--- Start of Data in this exercise ---

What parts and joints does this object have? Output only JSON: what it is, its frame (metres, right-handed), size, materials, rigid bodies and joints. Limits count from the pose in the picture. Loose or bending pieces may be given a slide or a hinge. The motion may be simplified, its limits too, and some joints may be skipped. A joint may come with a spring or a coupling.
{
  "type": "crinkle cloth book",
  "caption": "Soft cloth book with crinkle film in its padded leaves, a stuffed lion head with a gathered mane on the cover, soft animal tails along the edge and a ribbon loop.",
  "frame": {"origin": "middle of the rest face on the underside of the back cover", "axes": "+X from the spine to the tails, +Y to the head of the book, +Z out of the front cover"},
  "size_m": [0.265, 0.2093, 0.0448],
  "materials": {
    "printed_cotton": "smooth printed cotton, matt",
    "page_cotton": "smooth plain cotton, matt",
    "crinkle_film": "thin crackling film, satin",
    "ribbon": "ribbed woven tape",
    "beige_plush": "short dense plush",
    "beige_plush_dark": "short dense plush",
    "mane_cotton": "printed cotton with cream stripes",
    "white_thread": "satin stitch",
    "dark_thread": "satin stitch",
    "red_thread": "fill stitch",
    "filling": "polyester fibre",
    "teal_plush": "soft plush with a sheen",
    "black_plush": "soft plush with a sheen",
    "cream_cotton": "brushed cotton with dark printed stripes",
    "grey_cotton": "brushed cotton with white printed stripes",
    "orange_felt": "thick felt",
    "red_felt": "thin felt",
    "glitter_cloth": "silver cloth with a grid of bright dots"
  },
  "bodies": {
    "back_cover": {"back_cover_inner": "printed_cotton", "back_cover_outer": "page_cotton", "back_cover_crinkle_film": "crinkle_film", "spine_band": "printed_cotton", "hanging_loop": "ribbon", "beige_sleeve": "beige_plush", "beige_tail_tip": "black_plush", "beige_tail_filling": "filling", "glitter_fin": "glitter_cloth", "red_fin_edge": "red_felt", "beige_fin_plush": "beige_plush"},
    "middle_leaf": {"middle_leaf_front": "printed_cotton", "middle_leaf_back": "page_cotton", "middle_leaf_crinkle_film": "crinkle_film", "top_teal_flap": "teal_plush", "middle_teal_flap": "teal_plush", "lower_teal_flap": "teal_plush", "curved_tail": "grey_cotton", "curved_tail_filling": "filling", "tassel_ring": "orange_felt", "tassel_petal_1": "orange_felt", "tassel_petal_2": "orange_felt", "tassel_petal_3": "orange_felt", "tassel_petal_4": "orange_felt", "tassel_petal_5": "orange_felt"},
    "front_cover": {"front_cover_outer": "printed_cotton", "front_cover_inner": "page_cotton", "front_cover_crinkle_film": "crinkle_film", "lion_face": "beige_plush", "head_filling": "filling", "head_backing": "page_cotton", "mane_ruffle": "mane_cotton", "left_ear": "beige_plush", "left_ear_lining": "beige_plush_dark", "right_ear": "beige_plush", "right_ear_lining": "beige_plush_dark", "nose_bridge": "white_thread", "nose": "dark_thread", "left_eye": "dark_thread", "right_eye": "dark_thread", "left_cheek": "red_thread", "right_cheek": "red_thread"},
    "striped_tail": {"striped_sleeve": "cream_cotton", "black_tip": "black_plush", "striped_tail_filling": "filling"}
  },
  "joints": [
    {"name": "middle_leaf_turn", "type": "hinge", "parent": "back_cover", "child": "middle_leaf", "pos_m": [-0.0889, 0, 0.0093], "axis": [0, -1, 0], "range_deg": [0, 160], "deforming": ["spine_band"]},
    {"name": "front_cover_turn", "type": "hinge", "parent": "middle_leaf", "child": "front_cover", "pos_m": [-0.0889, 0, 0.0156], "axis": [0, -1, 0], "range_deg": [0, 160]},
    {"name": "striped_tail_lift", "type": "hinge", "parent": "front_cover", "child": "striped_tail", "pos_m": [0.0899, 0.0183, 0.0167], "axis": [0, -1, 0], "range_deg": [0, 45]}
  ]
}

--- End of Data in this exercise ---
--- Start of Data in this exercise ---

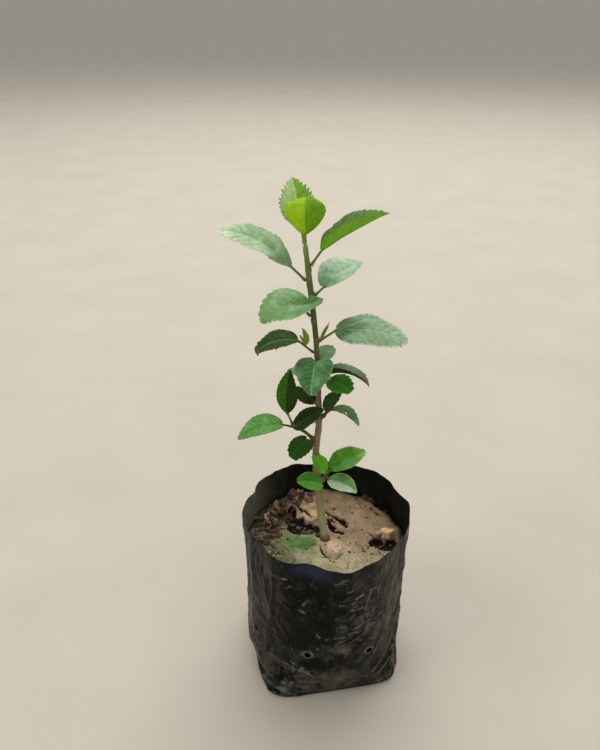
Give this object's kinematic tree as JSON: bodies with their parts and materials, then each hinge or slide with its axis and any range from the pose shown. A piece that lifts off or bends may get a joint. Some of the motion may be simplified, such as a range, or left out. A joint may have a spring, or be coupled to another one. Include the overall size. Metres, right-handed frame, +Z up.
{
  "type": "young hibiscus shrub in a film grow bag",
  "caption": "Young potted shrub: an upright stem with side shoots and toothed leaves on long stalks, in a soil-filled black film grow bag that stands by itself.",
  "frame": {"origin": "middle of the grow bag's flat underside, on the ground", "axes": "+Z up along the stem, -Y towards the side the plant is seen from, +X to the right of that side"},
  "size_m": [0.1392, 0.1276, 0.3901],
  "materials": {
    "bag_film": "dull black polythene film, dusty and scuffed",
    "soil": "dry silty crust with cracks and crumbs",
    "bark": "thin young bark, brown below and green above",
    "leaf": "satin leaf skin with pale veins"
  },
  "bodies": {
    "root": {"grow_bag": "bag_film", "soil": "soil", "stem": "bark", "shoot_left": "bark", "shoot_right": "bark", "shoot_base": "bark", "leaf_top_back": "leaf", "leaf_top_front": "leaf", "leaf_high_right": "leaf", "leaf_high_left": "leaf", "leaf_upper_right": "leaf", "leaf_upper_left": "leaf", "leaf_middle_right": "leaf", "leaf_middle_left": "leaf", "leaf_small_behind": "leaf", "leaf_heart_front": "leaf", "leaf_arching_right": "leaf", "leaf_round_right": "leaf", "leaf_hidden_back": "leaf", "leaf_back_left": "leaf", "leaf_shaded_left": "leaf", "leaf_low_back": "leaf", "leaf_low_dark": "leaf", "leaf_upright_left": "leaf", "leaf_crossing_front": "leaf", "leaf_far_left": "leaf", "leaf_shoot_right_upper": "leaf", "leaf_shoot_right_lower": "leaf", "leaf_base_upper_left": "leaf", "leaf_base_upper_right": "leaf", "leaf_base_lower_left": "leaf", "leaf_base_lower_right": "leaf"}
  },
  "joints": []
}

--- End of Data in this exercise ---
--- Start of Data in this exercise ---

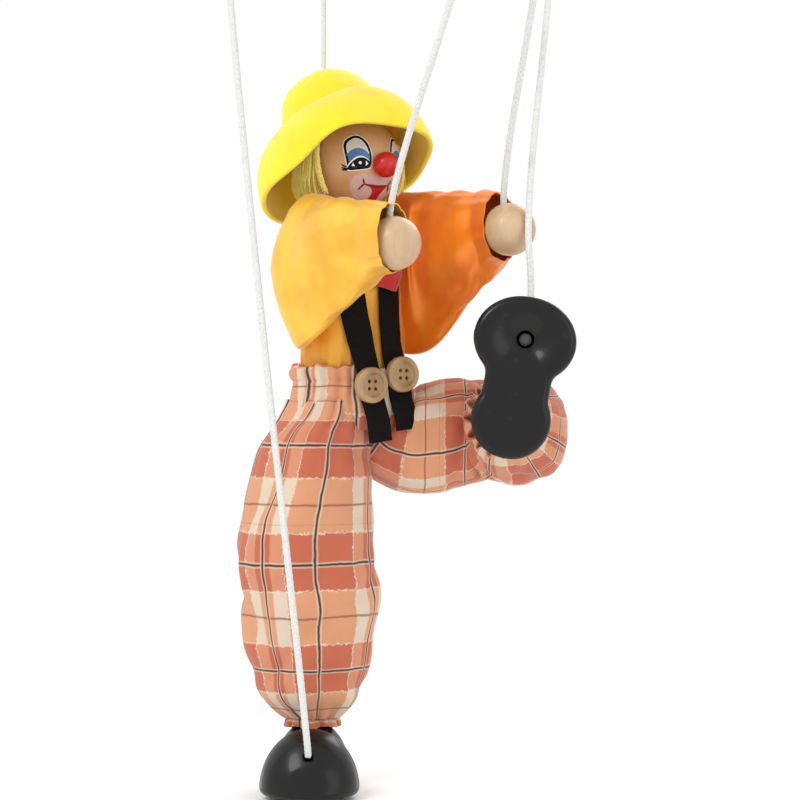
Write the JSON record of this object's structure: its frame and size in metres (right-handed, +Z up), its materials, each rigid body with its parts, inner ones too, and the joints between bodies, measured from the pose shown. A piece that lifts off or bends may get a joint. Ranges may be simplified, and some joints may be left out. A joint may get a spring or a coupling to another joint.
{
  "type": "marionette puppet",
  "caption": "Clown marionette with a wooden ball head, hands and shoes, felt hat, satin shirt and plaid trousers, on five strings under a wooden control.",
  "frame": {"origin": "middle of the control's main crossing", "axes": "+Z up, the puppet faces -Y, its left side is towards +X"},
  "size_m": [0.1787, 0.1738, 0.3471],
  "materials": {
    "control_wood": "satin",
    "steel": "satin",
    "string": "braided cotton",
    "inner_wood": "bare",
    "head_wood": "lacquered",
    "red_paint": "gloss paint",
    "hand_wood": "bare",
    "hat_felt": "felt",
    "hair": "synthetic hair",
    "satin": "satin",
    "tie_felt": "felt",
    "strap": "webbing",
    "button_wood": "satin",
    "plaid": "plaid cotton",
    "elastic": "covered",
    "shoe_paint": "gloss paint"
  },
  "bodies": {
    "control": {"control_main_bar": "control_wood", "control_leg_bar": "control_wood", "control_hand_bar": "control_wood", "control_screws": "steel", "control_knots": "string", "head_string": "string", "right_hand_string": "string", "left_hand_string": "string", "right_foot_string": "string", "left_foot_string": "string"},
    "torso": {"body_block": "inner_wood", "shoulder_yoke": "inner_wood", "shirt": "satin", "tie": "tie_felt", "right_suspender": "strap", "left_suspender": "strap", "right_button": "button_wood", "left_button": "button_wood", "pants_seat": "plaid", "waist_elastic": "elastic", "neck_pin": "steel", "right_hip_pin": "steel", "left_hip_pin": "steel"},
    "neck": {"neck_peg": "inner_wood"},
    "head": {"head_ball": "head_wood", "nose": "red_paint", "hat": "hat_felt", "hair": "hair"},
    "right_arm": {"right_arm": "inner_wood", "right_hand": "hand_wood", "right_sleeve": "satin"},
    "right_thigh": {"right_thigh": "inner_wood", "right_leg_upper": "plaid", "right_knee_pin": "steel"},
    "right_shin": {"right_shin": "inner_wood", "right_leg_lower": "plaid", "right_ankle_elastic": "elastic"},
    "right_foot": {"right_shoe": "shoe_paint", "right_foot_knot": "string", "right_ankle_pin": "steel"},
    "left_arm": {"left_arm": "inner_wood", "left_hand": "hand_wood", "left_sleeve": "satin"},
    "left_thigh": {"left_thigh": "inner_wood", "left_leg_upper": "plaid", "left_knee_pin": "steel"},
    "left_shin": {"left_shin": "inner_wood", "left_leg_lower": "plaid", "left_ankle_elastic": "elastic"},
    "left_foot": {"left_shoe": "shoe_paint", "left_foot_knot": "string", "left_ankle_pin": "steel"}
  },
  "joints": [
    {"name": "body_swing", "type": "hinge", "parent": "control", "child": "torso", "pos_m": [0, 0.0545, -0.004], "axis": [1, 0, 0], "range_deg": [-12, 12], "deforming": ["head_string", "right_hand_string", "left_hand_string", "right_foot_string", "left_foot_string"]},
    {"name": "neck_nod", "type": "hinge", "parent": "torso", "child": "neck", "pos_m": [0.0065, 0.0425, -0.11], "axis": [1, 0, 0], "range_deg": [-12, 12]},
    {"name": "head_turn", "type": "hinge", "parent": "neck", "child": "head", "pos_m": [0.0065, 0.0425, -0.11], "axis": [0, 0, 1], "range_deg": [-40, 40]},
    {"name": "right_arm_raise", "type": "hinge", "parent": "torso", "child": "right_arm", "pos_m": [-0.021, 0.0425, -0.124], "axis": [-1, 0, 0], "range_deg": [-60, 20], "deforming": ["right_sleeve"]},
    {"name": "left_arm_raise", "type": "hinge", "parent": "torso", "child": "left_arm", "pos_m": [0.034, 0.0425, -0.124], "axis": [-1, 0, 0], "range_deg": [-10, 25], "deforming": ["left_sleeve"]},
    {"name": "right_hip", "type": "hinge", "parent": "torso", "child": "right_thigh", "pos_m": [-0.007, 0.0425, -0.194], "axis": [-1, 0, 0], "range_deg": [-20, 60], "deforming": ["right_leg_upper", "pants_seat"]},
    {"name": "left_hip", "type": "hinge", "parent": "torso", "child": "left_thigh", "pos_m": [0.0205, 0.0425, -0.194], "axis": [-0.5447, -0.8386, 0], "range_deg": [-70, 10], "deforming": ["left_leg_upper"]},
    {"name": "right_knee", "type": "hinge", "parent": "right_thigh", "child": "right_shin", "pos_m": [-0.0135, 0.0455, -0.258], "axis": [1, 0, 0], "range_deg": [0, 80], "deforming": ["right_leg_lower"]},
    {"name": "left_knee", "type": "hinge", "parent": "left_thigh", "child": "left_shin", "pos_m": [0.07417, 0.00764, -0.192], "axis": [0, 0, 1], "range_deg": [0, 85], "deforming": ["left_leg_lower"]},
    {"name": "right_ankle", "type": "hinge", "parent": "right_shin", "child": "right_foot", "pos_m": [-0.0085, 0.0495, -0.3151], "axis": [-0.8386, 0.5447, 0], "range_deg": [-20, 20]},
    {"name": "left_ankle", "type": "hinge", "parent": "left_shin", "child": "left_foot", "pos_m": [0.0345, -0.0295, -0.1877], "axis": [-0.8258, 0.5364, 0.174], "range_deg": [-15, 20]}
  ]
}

--- End of Data in this exercise ---

:: Exercise objective ::
Search the data for the word "that" and copy each line where it appears.

:: Reply ::
Give this object's kinematic tree as JSON: bodies with their parts and materials, then each hinge or slide with its axis and any range from the pose shown. A piece that lifts off or bends may get a joint. Some of the motion may be simplified, such as a range, or left out. A joint may have a spring, or be coupled to another one. Include the overall size. Metres, right-handed frame, +Z up.
  "caption": "Young potted shrub: an upright stem with side shoots and toothed leaves on long stalks, in a soil-filled black film grow bag that stands by itself.",
  "frame": {"origin": "middle of the grow bag's flat underside, on the ground", "axes": "+Z up along the stem, -Y towards the side the plant is seen from, +X to the right of that side"},
Write the JSON record of this object's structure: its frame and size in metres (right-handed, +Z up), its materials, each rigid body with its parts, inner ones too, and the joints between bodies, measured from the pose shown. A piece that lifts off or bends may get a joint. Ranges may be simplified, and some joints may be left out. A joint may get a spring or a coupling to another joint.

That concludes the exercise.